Mettiamo subito in chiaro una questione determinante: American Sniper (nelle sale italiane dal primo gennaio) non è soltanto il nuovo film di Clint Eastwood, questo è anche – soprattutto, forse – un film americano di propaganda. Un film che racconta la storia del Navy SEAL Chris Kyle, interpretato dal sempre bravo Bradley Cooper, passato alla storia come il cecchino più temibile d’America. Se i calcoli sono giusti, Kyle uccise da lunga distanza circa 255 persone; divenne una leggenda in Iraq e laggiù misero una taglia di 200.000 dollari sulla sua testa. Ecco, Eastwood lo descrive come un eroe. Come un uomo che dev’essere giustificato, assolto e celebrato. Se questa versione può essere gradita e accettata, allora bene. Altrimenti, meglio evitare di andare al cinema perché ci sarebbe il rischio di uscirne infastiditi se non arrabbiati.

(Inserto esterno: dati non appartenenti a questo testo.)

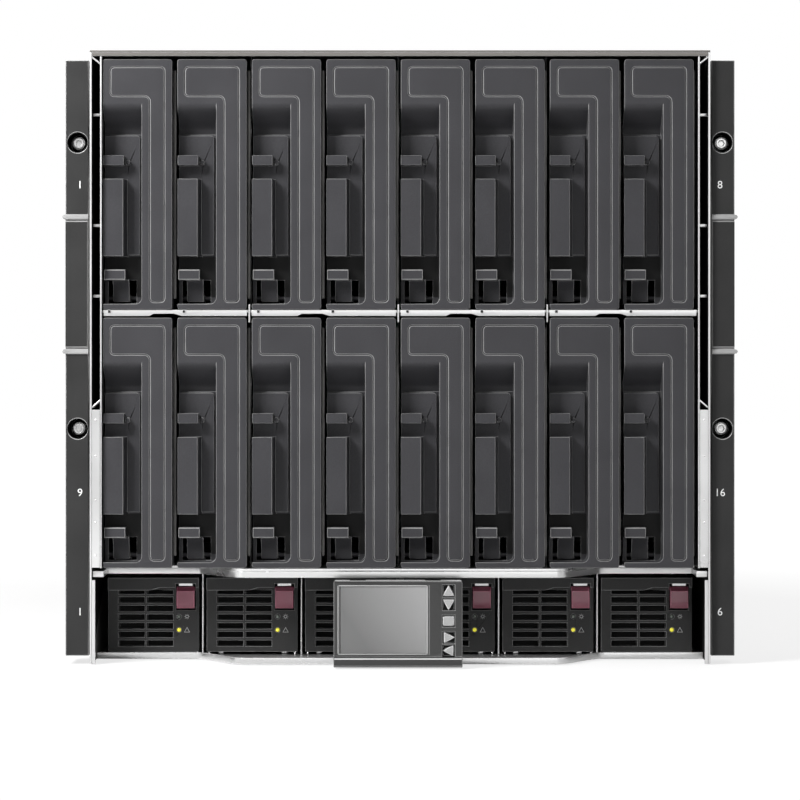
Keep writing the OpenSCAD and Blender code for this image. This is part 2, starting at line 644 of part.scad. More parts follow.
// One ducted fan module, its rear face at y = 0 and its axis at the origin
module fan_module() {
    r = fan_bore / 2;
    w = fan_pitch - 2.4;
    h = fan_body_h;
    color("dimgray") difference() {
        translate([0, -fan_d, 0]) along_y(0, fan_d) polygon(rounded([-w / 2, -h / 2], [w / 2, h / 2], 3));
        translate([0, 1, 0]) rotate([90, 0, 0]) cylinder(r = r, h = fan_d + 2);
        // chamfered outlet
        translate([0, -4, 0]) rotate([-90, 0, 0]) rotate_extrude() polygon([[0, 0], [r, 0], [r + 3, 5], [0, 5]]);
    }
    // guard, hub and struts
    color("dimgray") {
        difference() {
            rotate([90, 0, 0]) cylinder(r = 15, h = 30);
            rotate([90, 0, 0]) translate([0, 0, -1]) cylinder(r = 11, h = 3);
        }
        for (g = [21, 27, 33]) rotate([90, 0, 0]) difference() {
            translate([0, 0, 2]) cylinder(r = g + 0.8, h = 2.4);
            translate([0, 0, 1]) cylinder(r = g - 0.8, h = 5);
        }
        for (a = [0:60:300]) rotate([0, a, 0]) slab([14, r + 0.5], [-6.4, -2], [-0.9, 0.9]);
    }
    // rotor
    color("gray") {
        translate([0, -30, 0]) rotate([90, 0, 0]) cylinder(r = 14, h = 34);
        for (k = [0:fan_blades - 1]) rotate([0, k * 360 / fan_blades, 0])
            translate([0, -47, 0]) rotate([38, 0, 0]) slab([12, r - 1], [-13, 13], [-0.9, 0.9]);
    }
    // release grip at one corner
    color("indianred") translate([w / 2 - 10, 0, h / 2 - 12]) along_y(0, 5) polygon(rounded([-7, -9], [7, 9], 2));
}

module fan_modules() {
    for (n = [0:fan_columns - 1], z = fan_z)
        translate([(n + 0.5 - fan_columns / 2) * fan_pitch, rear_y - 6, z]) fan_module();
}

// Cover of one interconnect bay: a slotted plate with a latch block
module bay_cover() color("lightgray") {
    w = case_w / 2 - case_t - 3;
    h = switch_pitch - 2;
    difference() {
        slab([0, w], [-22, 0], [0, h]);
        slab([1.2, w - 1.2], [-23, -1.2], [1.2, h - 1.2]);
        for (k = [0:17], z = [7, h / 2 - 1.6, h - 10.2])
            slab([16 + k * (w - 60) / 18, 16 + (k + 0.72) * (w - 60) / 18], [-3, 1], [z, z + 3.2]);
    }
    slab([w - 34, w - 8], [0, 4], [h / 2 - 5, h / 2 + 5]);
}

// Power inlet: a shrouded socket with three flat pins
module inlet() {
    w = 31;
    h = 25;
    color("dimgray") difference() {
        along_y(0, 5) polygon(rounded([-w / 2, -h / 2], [w / 2, h / 2], 3));
        along_y(-1, 7) polygon(rounded([-w / 2 + 3.4, -h / 2 + 3.4], [w / 2 - 3.4, h / 2 - 3.4], 3));
    }
    color("dimgray") difference() {
        along_y(-22, 0) polygon(rounded([-w / 2 + 1, -h / 2 + 1], [w / 2 - 1, h / 2 - 1], 2.4));
        along_y(-19, 2) polygon(rounded([-w / 2 + 3.4, -h / 2 + 3.4], [w / 2 - 3.4, h / 2 - 3.4], 3));
    }
    color("silver") for (p = [[-7, -2], [7, -2], [0, 3.4]]) slab([p[0] - 1, p[0] + 1], [-19, -4], [p[1] - 3, p[1] + 3]);
}

module rear_modules() {
    half = case_w / 2 - case_t;
    for (k = [0:3]) both_sides()
        translate([1.6, rear_y - 6, rear_floor[2] + k * switch_pitch + 1.5]) bay_cover();
    // administration modules with their ejector levers, and the link block between them
    admin_z = [rear_floor[1] + case_t + 0.4, rear_floor[2] - 0.4];
    both_sides() color("silver") {
        difference() {
            slab([38, half - 1.6], [rear_y - 230, rear_y - 6], admin_z);
            slab([39.5, half - 3.1], [rear_y - 231, rear_y - 30], [admin_z[0] + 1.5, admin_z[1] - 1.5]);
            for (k = [0:9]) slab([46 + k * 5, 49 + k * 5], [rear_y - 16, rear_y - 5], [admin_z[0] + 8, admin_z[1] - 8]);
            slab([104, 124], [rear_y - 18, rear_y - 5], [admin_z[0] + 7, admin_z[0] + 21]);
            slab([132, 158], [rear_y - 14, rear_y - 5], [admin_z[0] + 8, admin_z[0] + 18]);
        }
        slab([half - 44, half - 6], [rear_y - 6, rear_y - 2], [admin_z[0] + 2, admin_z[0] + 7]);
    }
    color("silver") difference() {
        slab([-37, 37], [rear_y - 120, rear_y - 6], admin_z);
        for (x = [-24, 6]) slab([x, x + 16], [rear_y - 20, rear_y - 5], [admin_z[0] + 7, admin_z[0] + 21]);
    }
    // power input module
    color("silver") difference() {
        slab([-half + 0.6, half - 0.6], [rear_y - 120, rear_y - 10], [case_t + seam, roof_z - 0.4]);
        slab([-half + 2.2, half - 2.2], [rear_y - 121, rear_y - 44], [case_t + 1.7, roof_z - 2]);
        for (n = [0:supplies - 1]) translate([(n + 0.5 - supplies / 2) * supply_pitch, rear_y - 10, 18])
            along_y(-24, 1) polygon(rounded([-15.2, -12.2], [15.2, 12.2], 2.4));
        // exhaust slots
        for (k = [0:37]) slab([-half + 16 + k * (case_w - 40) / 38, -half + 22 + k * (case_w - 40) / 38],
                              [rear_y - 30, rear_y - 9], [38, roof_z - 8]);
    }
    for (n = [0:supplies - 1]) translate([(n + 0.5 - supplies / 2) * supply_pitch, rear_y - 10, 18]) inlet();
}

enclosure_case();
device_bay_cage();
ear_covers();
rack_screws();
power_tray();
midplane_board();
rear_cage();
fan_modules();
rear_modules();
display_carriage();
display_panel();
for (i = [0:4]) key(i);
for (n = [0:supplies - 1]) at_supply(n) power_supply();
for (n = [0:supplies - 1]) at_supply(n) supply_lever();
for (i = [0:2 * columns - 1]) at_blank(i) blade_blank();
for (i = [0:2 * columns - 1]) at_blank(i) blank_latch();
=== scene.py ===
import math

import bpy
import numpy as np
from mathutils import Matrix, Vector


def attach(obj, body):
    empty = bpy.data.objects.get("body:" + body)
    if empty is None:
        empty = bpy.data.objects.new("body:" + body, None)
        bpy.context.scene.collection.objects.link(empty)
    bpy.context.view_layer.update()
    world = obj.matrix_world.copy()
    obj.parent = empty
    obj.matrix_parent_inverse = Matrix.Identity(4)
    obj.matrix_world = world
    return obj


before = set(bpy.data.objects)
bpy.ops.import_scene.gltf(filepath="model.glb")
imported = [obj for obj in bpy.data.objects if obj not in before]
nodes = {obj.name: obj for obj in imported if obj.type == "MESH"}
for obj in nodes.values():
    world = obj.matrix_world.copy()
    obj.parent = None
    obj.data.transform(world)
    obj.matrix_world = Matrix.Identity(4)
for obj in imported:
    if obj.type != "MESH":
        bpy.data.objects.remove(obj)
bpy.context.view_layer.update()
scene = bpy.context.scene
scene.view_settings.view_transform = "Standard"

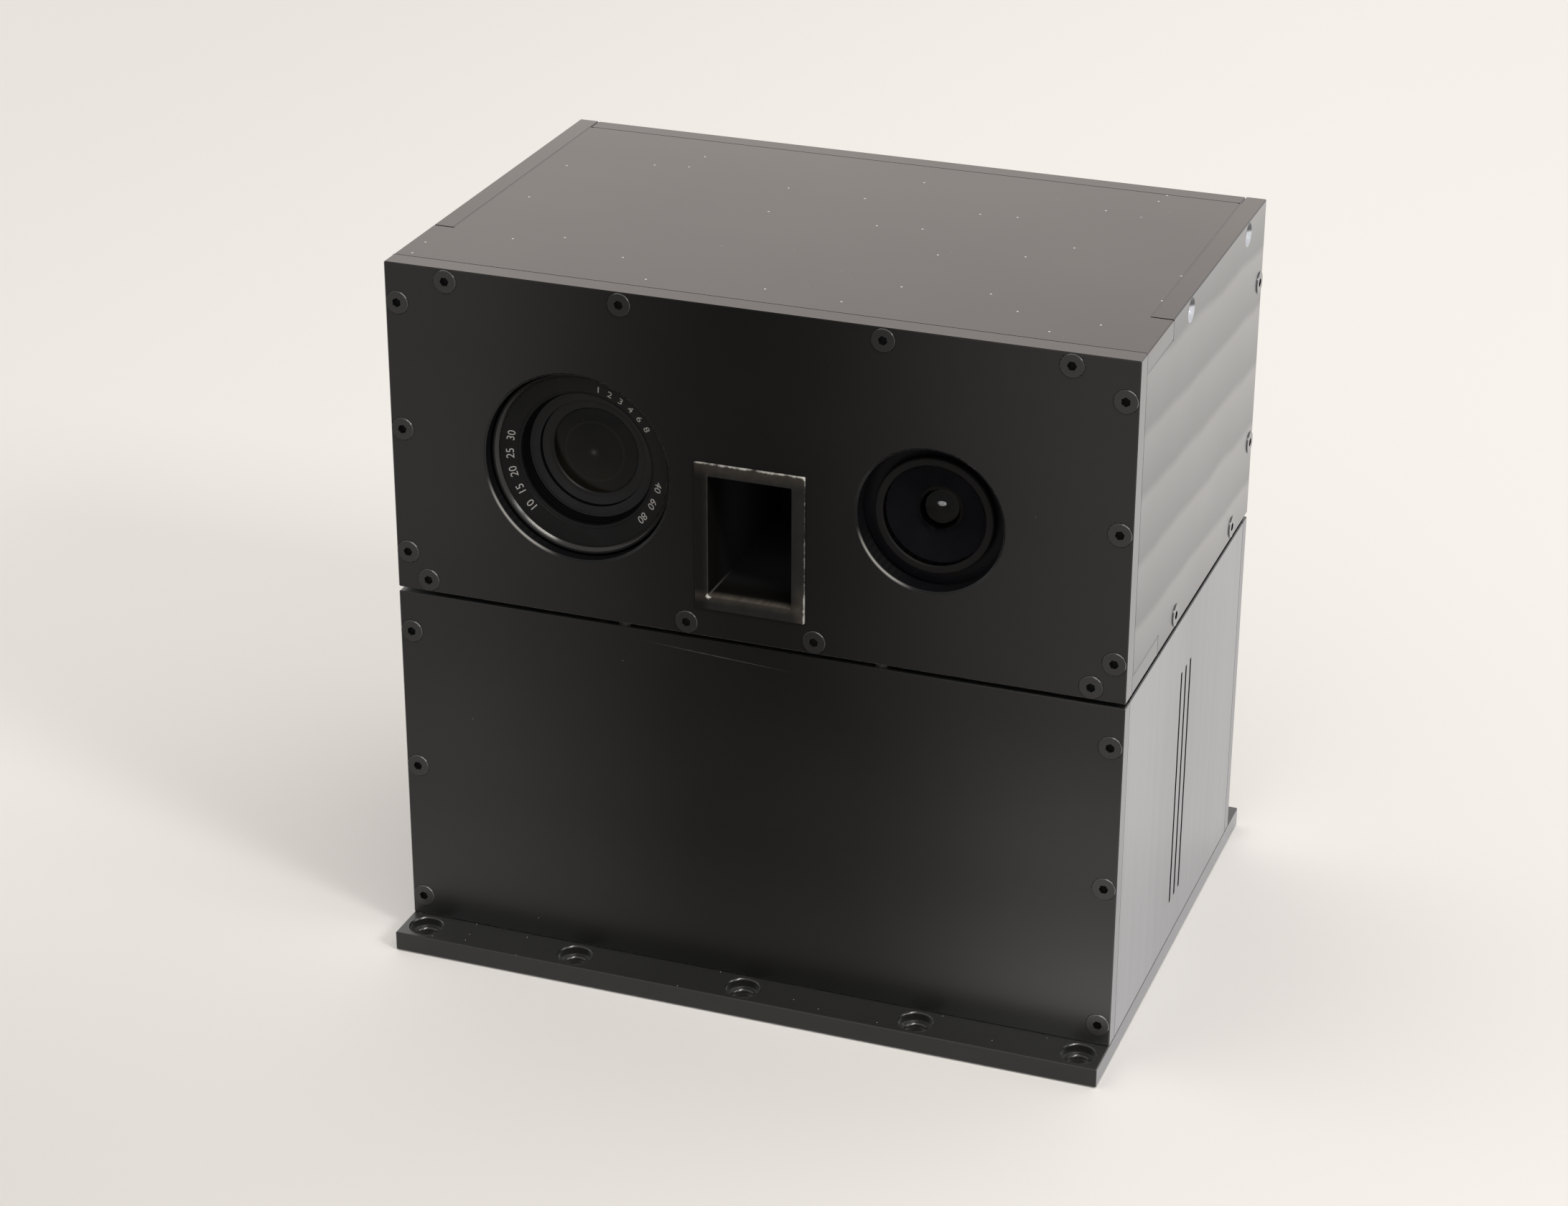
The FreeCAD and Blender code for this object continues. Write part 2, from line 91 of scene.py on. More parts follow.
# The stage: the lamps' places, the point that they face, and the camera's place and directions
AIM = Vector((0, 0, 0.11))
KEY_PLACE, KEY_SIZE = Vector((2.5, -1.1, 2.0)), (0.7, 0.7)
STRIP_PLACE, STRIP_SIZE = Vector((1.09, -1.20, 2.73)), (1.8, 0.35)
STRIP_ALONG = Vector((-0.912, 0.046, 0.409))
GLINT_PLACE, GLINT_SIZE = Vector((0.0505, -0.663, 0.2855)), (0.34, 0.18)
SMALL_GLINT_PLACE, SMALL_GLINT_SIZE = Vector((-0.164, -0.312, 0.050)), (0.012, 0.007)
EYE = Vector((0.33538, -0.95303, 0.57584))
SIGHT = Vector((-0.31296, 0.84889, -0.42597))
SIGHT_RIGHT = Vector((0.93789, 0.34692, 0.00228))


def middle(node):
    """Middle of a node's box."""
    low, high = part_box(node)
    return (low + high) / 2


def radius_of(node):
    """Radius of a round node."""
    low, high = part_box(node)
    return (high.x - low.x) / 2


def middle_line(node):
    """The point at zero depth on a round node's middle line."""
    centre = middle(node)
    return Vector((centre.x, 0, centre.z))


def amount(name, description, default, **limits):
    """A number that a user may change."""
    return FloatProperty(name=name, description=description, default=default, **limits)


def length(name, description, millimetres):
    """A length that a user may change."""
    return amount(name, description, millimetres * MM, unit="LENGTH")


def share(name, description, default):
    """A share from nothing to all."""
    return amount(name, description, default, min=0, max=1, subtype="FACTOR")


def colour(name, description, default):
    """A colour that a user may change."""
    return FloatVectorProperty(name=name, description=description, default=default, min=0, max=1,
                               size=3, subtype="COLOR")


class PlateSettings(bpy.types.PropertyGroup):
    """Looks of the black anodised plates."""
    tone: colour("Plate tone", "Colour of the anodised plates", (0.0066, 0.0064, 0.0064))
    base_tone: colour("Base plate tone", "Colour of the base plate", (0.0085, 0.0083, 0.0082))
    # The four sheen colours are a painted reflection: one anodised finish is given a different sheen tint on its top,
    # upper sides, lower sides and front, after how the light falls on each face.
    painted_top_sheen: colour("Top sheen", "Colour of light that glances off the top plate", (0.869, 0.810, 0.786))
    painted_upper_sheen: colour("Upper side sheen", "Colour of light that glances off the upper sides", (0.803, 0.819, 0.848))
    painted_lower_sheen: colour("Lower side sheen", "Colour of light that glances off the lower sides", (0.830, 0.850, 0.900))
    front_sheen: colour("Front sheen", "Colour of light that glances off the covers", (0.95, 0.96, 0.97))
    roughness: share("Roughness", "Roughness of the plates' sheen", 0.34)
    straight_sheen: share("Straight sheen", "Share of light mirrored when seen straight on", 0.030)
    glancing_sheen: amount("Glancing sheen", "Share of light mirrored along the plate", 1.06, min=0, max=2)
    sheen_power: amount("Sheen power", "How fast the sheen grows towards grazing sight", 3.2, min=1, max=6)
    edge_sheen: share("Edge sheen", "Share of light mirrored by polished edges, beyond the plate's own", 0.012)
    edge_polish: share("Edge polish", "How much less rough the polished edges are", 0.26)
    band_share: share("Band share", "How much the milling bands vary the sheen", 0.24)
    streak_share: share("Streak share", "How much the upright streaks vary the sheen", 0.12)
    # The dust tone also colours the painted highlights at the round windows.
    dust_and_highlight_tone: colour("Dust tone", "Colour of dust and chips", (0.62, 0.60, 0.57))
    band_pitch: length("Band pitch", "Height of one milling band on the upper sides", 19.5)
    ear_length: length("Ear length", "Length of the ears at the upper plates' front corners", 27.4)
    notch_gap: length("Notch gap", "Width of the joint behind an ear", 0.4)
    fill_sink: length("Fill sink", "How far a joint's filling lies below the faces beside it", 0.03)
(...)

AMERICAN SNIPER, IL TRAILER ITALIANO: GUARDA
La ricostruzione dei fatti si basa sul libro autobiografico American Sniper: The Autobiography of the Most Lethal Sniper in U.S. Military History; doveroso ricordare che Kyle riuscì a sopravvivere a quasi mille giorni di guerra e poi fu ucciso nel febbraio 2013 vicino casa sua, in un poligono di tiro, dall’ex marine 25enne Eddie Routh che soffriva di Ptsd, disturbo post-traumatico da stress molto diffuso fra i veterani di guerra.
La regia di American Sniper, sulle prime, era stata affidata a Steven Spielberg. Poi, per un percorso non del tutto chiaro, è passata a Eastwood. Che ama cimentarsi, si sa, con tematiche così crude e delicate. E che è un repubblicano doc. Forse si pensava che il suo tocco avrebbe consentito di evitare eccessi di patriottismo, ma così non è stato. La sceneggiatura è quella che è, la regia ne fa le spese. Ed ecco, allora, la netta divisione fra buoni e cattivi, fra bene e male. Il bene e i buoni, naturalmente, hanno il volto dell’America. I cattivi sono i terroristi, gli stranieri, i seguaci di Al-Qaida che meriterebbero soltanto di scomparire dalla faccia della Terra. E i buoni, dunque, sono autorizzati a compiere massacri nel nome del bene.
In altre parole, gli estimatori di Eastwood stavolta rischiano di restare delusi. Il suo tocco, per i motivi sopra elencati, risulta appannato. E come aggravante, il doppiaggio italiano non è dei più brillanti. Non che sia un film brutto, per carità. Siamo lontani dalla bocciatura. Ma anche dalla promozione a pieni voti. Il punto di forza, comunque, è quell’umanità di fondo che si legge negli occhi del protagonista. O forse sarebbe più esatto dire un desiderio di umanità, che purtroppo non può tradursi in fatti reali. Sono le immagini della famiglia, l’istinto di tornare a casa e pulirsi l’anima da tutto quell’orrore, lo sguardo che si fa tormentato ogni volta che c’è da premere il grilletto. Avrebbe potuto essere un capolavoro.